● **WHAT TO DO**:
Quote the lines that run from the line containing "More parts follow." down to the line containing "return section.sketch". Include both of those lines, reproduce each exactly, and omit everything else.

● **RECORDS TO PROCESS**:

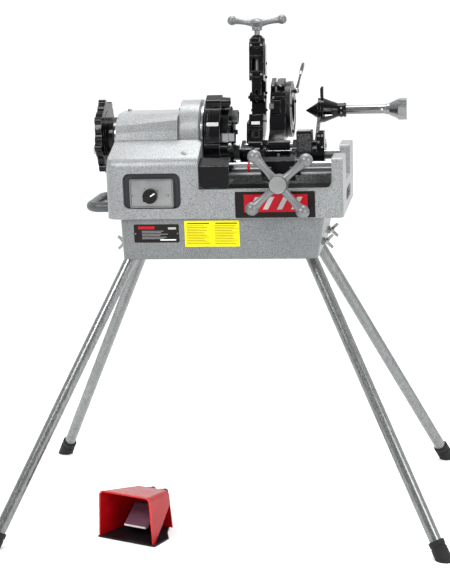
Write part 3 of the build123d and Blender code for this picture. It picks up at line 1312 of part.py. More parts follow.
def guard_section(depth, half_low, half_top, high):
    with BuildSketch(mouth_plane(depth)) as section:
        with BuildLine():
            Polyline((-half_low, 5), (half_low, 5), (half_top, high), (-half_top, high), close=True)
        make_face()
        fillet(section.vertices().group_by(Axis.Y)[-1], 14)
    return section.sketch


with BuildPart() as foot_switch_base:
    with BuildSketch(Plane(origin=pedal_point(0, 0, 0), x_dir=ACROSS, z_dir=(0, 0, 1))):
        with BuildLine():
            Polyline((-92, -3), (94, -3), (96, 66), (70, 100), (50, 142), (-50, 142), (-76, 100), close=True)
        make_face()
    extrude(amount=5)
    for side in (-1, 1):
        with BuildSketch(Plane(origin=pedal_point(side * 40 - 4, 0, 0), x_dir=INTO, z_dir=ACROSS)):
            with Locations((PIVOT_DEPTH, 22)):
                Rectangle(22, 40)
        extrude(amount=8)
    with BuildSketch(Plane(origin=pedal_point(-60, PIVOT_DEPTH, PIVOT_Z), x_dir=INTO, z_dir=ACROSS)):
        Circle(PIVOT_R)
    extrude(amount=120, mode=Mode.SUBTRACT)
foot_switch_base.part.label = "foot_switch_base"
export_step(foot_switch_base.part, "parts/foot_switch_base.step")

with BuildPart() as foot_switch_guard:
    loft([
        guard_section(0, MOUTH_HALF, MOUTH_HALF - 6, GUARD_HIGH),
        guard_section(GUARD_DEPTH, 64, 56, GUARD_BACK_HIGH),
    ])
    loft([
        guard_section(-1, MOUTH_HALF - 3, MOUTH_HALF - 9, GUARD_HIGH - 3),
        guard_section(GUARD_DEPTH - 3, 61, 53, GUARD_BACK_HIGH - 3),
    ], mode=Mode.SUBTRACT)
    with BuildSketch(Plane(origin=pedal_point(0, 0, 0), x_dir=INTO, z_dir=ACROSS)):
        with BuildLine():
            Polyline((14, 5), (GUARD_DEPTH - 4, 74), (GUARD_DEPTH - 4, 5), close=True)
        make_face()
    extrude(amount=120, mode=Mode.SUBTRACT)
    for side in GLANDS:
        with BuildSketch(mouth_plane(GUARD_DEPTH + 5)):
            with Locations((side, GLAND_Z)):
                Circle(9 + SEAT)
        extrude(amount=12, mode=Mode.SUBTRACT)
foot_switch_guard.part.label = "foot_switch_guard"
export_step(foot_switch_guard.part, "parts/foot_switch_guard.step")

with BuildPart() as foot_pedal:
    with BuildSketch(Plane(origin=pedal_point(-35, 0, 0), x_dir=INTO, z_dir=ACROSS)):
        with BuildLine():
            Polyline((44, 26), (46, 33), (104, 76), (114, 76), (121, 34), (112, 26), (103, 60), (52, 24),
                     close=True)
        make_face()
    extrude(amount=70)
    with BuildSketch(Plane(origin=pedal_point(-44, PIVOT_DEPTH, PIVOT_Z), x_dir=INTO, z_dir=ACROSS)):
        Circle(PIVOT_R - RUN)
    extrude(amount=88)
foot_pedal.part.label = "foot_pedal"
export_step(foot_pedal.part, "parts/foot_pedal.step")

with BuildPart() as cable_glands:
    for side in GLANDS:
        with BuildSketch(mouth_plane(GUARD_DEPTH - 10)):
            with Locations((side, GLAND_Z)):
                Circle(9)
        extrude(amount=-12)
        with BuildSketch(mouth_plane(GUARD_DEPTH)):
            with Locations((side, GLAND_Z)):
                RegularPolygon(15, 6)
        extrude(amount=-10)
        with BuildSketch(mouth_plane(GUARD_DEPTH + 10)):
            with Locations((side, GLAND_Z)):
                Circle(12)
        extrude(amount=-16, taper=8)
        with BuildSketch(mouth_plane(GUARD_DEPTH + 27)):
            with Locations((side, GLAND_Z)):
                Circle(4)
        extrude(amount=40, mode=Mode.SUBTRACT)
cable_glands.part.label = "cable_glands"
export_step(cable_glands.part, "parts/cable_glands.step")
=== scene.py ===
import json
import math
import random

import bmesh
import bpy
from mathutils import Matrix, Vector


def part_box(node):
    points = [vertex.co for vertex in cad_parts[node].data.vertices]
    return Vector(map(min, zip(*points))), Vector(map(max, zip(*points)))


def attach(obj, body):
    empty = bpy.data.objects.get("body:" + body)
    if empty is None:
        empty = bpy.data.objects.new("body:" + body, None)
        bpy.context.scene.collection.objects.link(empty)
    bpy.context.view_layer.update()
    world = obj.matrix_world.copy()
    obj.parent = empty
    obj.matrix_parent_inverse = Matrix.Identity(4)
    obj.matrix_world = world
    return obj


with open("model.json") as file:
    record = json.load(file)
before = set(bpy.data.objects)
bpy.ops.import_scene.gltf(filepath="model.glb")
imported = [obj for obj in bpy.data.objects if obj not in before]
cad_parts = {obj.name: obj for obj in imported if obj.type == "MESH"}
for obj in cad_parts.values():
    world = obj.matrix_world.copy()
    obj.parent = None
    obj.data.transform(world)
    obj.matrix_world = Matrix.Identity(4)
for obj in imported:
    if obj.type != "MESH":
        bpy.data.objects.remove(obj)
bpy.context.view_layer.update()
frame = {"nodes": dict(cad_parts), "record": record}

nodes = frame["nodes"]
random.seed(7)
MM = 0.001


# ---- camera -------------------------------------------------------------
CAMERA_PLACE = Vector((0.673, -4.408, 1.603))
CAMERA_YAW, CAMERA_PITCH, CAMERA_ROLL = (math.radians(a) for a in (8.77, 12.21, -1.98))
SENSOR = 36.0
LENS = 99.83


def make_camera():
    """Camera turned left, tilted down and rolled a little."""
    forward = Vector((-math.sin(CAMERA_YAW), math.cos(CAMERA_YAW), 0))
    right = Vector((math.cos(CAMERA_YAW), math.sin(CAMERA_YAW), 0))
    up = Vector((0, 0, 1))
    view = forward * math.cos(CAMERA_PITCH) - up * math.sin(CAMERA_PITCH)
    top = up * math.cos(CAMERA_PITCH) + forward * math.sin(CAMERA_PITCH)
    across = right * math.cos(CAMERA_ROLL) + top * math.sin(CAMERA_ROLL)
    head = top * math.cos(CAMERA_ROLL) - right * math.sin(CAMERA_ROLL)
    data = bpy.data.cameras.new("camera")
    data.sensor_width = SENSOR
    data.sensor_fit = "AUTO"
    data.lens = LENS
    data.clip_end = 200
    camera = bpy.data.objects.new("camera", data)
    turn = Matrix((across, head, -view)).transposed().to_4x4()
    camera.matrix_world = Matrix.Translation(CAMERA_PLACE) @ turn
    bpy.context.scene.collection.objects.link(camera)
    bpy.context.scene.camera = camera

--

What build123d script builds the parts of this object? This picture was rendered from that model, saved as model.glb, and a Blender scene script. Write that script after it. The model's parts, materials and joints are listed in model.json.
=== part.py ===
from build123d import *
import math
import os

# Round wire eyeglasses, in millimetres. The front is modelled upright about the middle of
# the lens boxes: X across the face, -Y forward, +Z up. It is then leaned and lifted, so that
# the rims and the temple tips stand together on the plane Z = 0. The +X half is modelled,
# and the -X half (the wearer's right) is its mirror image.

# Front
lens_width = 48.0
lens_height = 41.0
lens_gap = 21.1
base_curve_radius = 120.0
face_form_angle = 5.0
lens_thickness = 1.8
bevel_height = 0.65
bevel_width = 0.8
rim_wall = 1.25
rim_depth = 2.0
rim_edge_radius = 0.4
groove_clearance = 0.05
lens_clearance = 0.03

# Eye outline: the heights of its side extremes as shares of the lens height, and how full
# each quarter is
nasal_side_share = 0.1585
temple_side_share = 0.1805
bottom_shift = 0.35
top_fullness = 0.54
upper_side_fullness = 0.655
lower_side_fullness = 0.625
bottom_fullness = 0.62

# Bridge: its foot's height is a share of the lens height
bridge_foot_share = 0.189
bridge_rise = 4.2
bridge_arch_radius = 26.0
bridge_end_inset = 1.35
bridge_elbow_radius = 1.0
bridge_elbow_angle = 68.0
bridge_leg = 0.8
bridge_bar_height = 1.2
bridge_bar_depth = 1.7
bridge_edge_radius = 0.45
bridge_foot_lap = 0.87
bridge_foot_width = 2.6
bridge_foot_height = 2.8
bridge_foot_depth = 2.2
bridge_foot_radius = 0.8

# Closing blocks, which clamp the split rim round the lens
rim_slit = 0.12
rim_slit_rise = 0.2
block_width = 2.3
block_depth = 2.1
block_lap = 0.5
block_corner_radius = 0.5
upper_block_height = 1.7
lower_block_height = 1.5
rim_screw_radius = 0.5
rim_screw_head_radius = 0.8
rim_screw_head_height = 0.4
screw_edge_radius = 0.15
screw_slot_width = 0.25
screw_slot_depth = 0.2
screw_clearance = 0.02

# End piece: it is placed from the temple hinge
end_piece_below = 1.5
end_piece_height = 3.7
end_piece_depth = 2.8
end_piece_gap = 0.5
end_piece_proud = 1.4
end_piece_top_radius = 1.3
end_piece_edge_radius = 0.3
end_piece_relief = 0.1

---

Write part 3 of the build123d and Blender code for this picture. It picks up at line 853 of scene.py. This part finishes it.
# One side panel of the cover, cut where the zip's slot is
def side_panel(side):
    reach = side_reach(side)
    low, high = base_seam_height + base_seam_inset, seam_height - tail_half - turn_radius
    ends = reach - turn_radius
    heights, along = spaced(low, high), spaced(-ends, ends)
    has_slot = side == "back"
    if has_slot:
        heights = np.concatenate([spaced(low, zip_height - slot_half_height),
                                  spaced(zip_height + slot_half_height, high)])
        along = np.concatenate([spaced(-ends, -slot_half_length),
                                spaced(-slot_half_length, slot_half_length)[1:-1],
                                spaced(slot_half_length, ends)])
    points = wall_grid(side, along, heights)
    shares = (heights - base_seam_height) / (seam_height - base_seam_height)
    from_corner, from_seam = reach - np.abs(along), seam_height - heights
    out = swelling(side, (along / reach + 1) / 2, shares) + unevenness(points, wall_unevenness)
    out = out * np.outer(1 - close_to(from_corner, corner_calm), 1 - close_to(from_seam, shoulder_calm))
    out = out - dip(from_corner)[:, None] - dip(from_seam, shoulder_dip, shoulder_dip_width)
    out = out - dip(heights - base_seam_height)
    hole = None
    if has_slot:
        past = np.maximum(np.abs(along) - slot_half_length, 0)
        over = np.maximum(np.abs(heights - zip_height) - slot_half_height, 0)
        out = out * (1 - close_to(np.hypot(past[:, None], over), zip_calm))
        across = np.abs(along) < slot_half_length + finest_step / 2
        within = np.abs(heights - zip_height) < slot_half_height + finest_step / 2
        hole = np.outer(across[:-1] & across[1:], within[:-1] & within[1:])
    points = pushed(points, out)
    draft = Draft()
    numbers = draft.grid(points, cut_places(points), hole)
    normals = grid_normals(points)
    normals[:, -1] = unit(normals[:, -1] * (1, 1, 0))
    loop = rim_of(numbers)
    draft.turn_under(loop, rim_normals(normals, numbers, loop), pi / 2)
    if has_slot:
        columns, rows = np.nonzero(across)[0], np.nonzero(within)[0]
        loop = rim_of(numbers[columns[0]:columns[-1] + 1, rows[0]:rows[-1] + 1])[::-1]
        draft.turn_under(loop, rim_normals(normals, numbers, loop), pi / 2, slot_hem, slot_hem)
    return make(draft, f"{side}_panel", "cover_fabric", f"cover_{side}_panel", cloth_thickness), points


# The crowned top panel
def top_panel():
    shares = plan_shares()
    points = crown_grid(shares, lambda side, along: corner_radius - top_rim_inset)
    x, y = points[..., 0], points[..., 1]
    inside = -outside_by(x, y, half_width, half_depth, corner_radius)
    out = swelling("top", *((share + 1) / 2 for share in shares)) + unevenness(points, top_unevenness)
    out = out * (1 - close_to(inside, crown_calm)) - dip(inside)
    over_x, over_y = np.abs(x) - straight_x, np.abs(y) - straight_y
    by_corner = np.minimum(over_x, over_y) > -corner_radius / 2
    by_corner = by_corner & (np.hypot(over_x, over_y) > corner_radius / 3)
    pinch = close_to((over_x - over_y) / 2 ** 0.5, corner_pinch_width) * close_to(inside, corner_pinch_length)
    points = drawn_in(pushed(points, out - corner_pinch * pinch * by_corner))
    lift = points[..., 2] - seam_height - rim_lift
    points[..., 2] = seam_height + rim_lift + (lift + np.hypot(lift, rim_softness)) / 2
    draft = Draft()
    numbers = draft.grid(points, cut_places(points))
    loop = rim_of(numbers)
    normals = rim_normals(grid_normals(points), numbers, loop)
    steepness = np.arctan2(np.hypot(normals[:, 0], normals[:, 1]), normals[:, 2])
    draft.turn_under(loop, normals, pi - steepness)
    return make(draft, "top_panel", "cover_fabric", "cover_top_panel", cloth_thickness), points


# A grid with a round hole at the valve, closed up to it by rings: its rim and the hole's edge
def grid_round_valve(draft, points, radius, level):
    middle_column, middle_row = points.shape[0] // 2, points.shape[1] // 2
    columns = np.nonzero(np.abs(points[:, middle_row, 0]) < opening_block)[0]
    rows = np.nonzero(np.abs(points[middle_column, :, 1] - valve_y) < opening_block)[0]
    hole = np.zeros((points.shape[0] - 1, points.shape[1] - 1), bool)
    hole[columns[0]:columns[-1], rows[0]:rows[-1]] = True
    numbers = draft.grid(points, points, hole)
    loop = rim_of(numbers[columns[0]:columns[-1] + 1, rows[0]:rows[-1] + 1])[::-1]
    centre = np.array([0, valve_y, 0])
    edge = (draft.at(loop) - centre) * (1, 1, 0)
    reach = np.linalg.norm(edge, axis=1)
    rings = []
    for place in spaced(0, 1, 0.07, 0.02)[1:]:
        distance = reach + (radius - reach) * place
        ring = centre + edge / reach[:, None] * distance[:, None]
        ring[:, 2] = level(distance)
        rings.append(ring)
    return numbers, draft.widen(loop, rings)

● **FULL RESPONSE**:
Write part 3 of the build123d and Blender code for this picture. It picks up at line 1312 of part.py. More parts follow.
def guard_section(depth, half_low, half_top, high):
    with BuildSketch(mouth_plane(depth)) as section:
        with BuildLine():
            Polyline((-half_low, 5), (half_low, 5), (half_top, high), (-half_top, high), close=True)
        make_face()
        fillet(section.vertices().group_by(Axis.Y)[-1], 14)
    return section.sketch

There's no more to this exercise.